Bu iki melek Kur'an-ı Kerim'de şu şekilde anlatılır:
"Muhakkak sizin üzerinizde gözetici (hafız) çok
şerefli yazıcılar vardır ki bunlar yaptığınız amel ve işlerin hepsini bilirler."
(el-İnfitâr: 82/10-12)
"Hatırla ki insanın hem sağında hem solunda
oturan ve onun amellerini tesbit etmekte olan iki de (melek) vardır. O bir söz
atmaya dursun mutlaka onun yanında hazır olan gözcü(melek)vardır."
(Kâf: 50/17-18)
Allah Teâla, amellerini yazmakla
vazifelendirilmiş oldukları kullara şahidlik edecekleri için, yazdıkları
defterlerin önemine dikkat çekerek bu şerefli meleklerin dört özelliğini
belirtmektedir:
a-
Kirâmen kâtibin melekleri müvekkel oldukları kulun iyi ve kötü bütün amellerini
hıfz ederler, unutmazlar. Çünkü unutmakla bir işe dair hüküm sabit olmaz.
b- Bu
melekler kerîmdirler. Yani şerefli, doğru ve âdildirler. Çünkü hâin, şerefsiz ve
yalancının şehadetiyle hüküm sabit olmaz.
c-
Kâtiptirler. Kulların bütün işlerini yazarlar. Zira, insanın ömrünün
başlangıcından sonuna kadar bütün işlerini ezberleyip bilmek mümkün olsa bile,
bunları yazmakta daha fazla bir sağlamlık vardır. Yazı ile bir şeye dair şüphe
ortadan kalkar ve ilim sağlamlaşır.
d-
Kulların işlerini bilerek yazarlar. Bir işi resim ve yazı ile zaptetmek ilim
değildir. İlimde şuurlu olarak idrak etmek şarttır. Şahidlik, şuurlu olarak
bilmekle câiz olur. Kirâmen Kâtibîn kıyamet gününde şahitlik ederlerken,
kulların yaptıklarını ve bunlara dair ne yazdıklarım gayet iyi bilirler.

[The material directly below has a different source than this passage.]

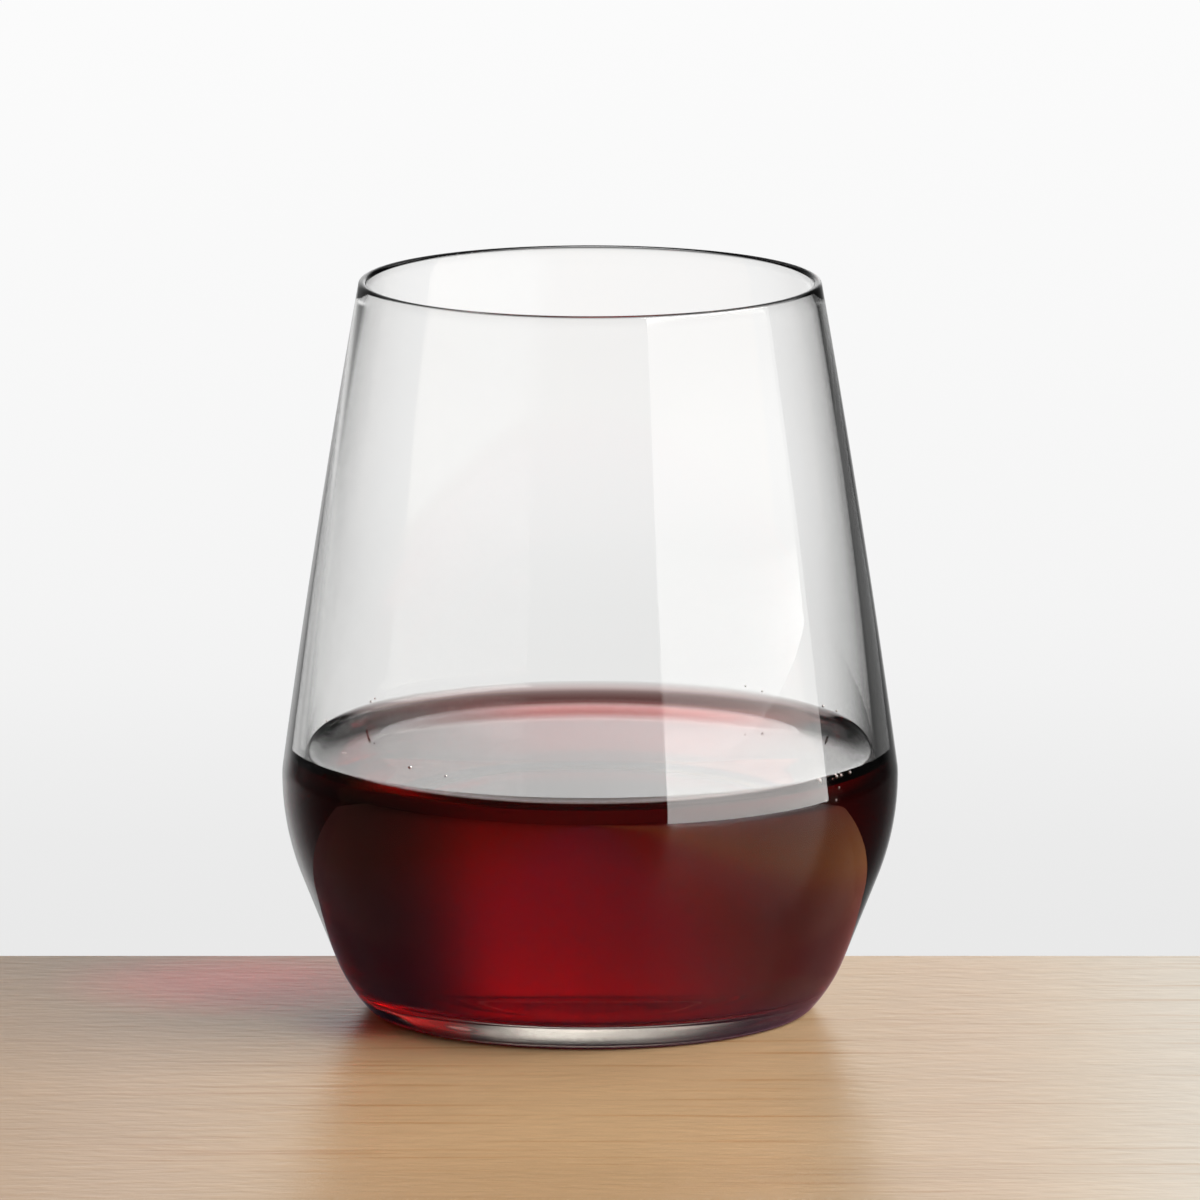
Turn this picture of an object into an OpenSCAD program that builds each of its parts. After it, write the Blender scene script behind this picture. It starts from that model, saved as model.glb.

Bazı âlimler, Kirâmen Kâtibin meleklerinin şu
hadiste bildirilen melekler olduğunu söylemişlerdir: "Gece bu takım melekler,
gündüz bir takım melekler size gelirler. Bunlar, sabah ve ikindi namazlarında
bir araya gelip buluşurlar. Sonra sizinle kalmış bu meleklerden yukarıya
çıkanlara, Rableri-onların hallerini en iyi bilen olduğu halde- kullarımı ne
halde bıraktınız? diye sorar.
Onlar da namaz kılarlarken bıraktık;
namaz kılarlarken kendilerine gittik derler."[2]
Kurtubî bu gece ve gündüz meleklerinin
Kirâmen Kâtibin meleklerinden başka olduğunu söylemiştir. Çünkü Kirâmen Kâtibin
melekleri gece ve gündüz ayrılmaksızın kulları gözetlerler. Halbuki hadiste
bildirilen bu melekler gece ve gündüz vazife değiştirirler.

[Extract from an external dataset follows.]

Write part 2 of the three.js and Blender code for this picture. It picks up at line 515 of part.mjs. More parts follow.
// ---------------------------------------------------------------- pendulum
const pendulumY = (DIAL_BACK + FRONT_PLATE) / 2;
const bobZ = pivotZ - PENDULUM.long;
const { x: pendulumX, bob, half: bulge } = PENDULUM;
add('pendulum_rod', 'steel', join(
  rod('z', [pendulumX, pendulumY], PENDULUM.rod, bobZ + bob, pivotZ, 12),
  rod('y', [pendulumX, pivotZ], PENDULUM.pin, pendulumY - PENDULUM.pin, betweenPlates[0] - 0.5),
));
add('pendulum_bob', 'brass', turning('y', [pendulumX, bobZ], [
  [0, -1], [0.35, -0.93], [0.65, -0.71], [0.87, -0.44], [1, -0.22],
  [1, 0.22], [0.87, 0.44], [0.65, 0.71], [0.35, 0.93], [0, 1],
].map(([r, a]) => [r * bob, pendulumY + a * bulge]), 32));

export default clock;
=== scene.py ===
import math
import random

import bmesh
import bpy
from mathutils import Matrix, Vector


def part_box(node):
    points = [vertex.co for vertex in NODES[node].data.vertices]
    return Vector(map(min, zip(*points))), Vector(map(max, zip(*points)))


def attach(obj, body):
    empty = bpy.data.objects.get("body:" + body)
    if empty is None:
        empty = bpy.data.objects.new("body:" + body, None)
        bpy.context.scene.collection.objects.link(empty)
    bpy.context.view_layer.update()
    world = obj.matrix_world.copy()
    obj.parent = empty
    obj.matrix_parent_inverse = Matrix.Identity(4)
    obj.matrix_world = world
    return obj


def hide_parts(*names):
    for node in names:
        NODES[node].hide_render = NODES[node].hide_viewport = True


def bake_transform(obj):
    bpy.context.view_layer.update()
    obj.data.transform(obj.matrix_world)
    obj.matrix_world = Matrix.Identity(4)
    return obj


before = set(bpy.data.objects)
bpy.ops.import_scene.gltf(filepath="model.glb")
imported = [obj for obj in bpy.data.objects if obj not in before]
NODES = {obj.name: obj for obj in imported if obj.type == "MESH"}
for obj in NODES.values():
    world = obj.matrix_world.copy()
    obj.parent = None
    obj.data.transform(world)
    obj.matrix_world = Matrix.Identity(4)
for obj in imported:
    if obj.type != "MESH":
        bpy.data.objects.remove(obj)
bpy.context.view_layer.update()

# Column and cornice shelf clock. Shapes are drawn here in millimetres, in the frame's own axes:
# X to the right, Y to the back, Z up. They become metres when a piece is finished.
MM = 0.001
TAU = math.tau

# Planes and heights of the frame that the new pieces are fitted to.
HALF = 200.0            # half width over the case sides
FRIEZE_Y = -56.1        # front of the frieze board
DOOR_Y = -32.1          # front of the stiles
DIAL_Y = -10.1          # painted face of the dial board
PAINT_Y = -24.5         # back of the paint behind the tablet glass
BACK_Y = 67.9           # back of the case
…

Peygamberimizin (s.a.s) açıklamalarından öğrendiğimize
göre; bu meleklerden kulun sağ tarafındaki iyilikleri yazar. Sol tarafındaki
melek sağ taraftakinin emrindedir. İnsan bir iyilik işlediği vakit, hemen sağ
taraftaki melek on sevap yazar. Fakat (hemen helallaşılmayan kul hakları hariç)
bir günah işlendiğinde sağ taraftaki melek sol taraftaki meleğe- ki bu yazmak
istediği halde- yazmayı bırak, altı saat bekle, belki pişman olur, Allah'a tevbe
istiğfar eder; eğer tevbe ve istiğfar etmezse bir günah olarak yaz, diye söyler.[3]
Bazı İslâm âlimleri, bu meleklerin mübah olan
işleri yazmadığına kail olmuşlarsa da, kulun zâhire çıkan her şeyini
yazdıklarına dair rivayetler daha kuvvetlidir. Sağdaki meleğin yazmadığı şeyleri
soldaki melek yazmakla görevlidir. Böylece, kulun her işini, hatta hastalık
anındaki inlemesini bile melekler yazarlar.[4]
Kulun nefsinde gizli kalan düşünce, niyet ve
vesvese gibi şeylere gelince; kulların organları ile işleyerek zahire çıkan
işleri ile beraber bütün bunları bilir: "Andolsun, insanı Biz yarattık,
nefsinin ona ne vesveseler vermekte olduğunu da biliriz. Biz ona şah damarından
daha yakınız" (Kâf: 50/16) âyeti bunu açıkça ifade etmektedir. Kulların,
işlemeyi azmetmeyip kastetmedikleri vesvese ve düşünceleri yazılmaz.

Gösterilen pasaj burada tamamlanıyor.